Domande da interrogazione
- Quali erano le principali fazioni guelfe a Firenze nel 1300?
- Qual era la posizione di Dante riguardo al potere del papa?
- Quali furono le conseguenze degli interventi papali a Firenze?
- Come descrive Dino Compagni i caratteri dei protagonisti dei conflitti?
- Qual è l'immagine di Firenze secondo Compagni?
Le principali fazioni guelfe a Firenze nel 1300 erano i guelfi di parte bianca, capeggiati dalla famiglia dei Cerchi, e i guelfi di parte nera, guidati dai Donati.
Dante, pur essendo un guelfo di parte bianca, riteneva che il papa dovesse esercitare solo il potere spirituale e non intromettersi nelle questioni politiche di Firenze.
Gli interventi papali, come quello di Matteo d’Aquasparta, portarono a tensioni ulteriori, con il fallimento del suo ruolo di paciere e l'esilio dei capi delle due fazioni.

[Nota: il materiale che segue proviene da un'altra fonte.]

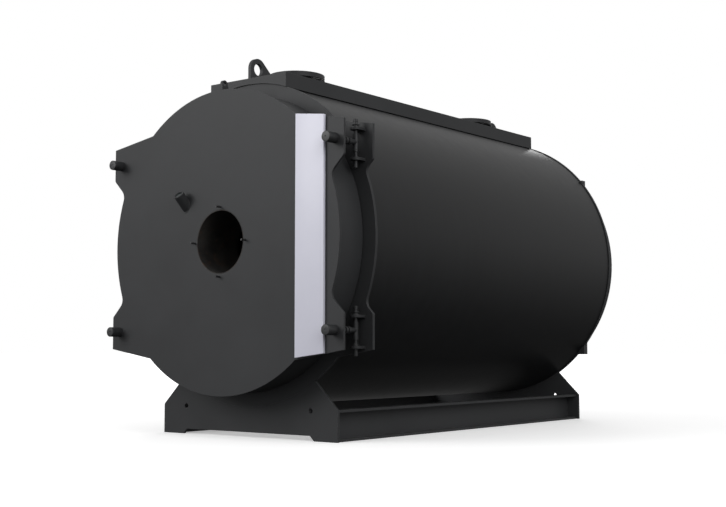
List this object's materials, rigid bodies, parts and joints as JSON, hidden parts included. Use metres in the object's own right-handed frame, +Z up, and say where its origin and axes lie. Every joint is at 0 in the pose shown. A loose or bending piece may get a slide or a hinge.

Dino Compagni attribuisce i conflitti non solo a posizioni politiche ma anche ai caratteri individuali, descrivendo Guido Cavalcanti come nobile e solitario, e Corso Donati come timoroso e antipatico.
Compagni rappresenta Firenze come una città violenta, caratterizzata da inimicizie profonde, imboscate, risse e zuffe, un aspetto che non appare nelle opere di Dante e degli Stilnovisti.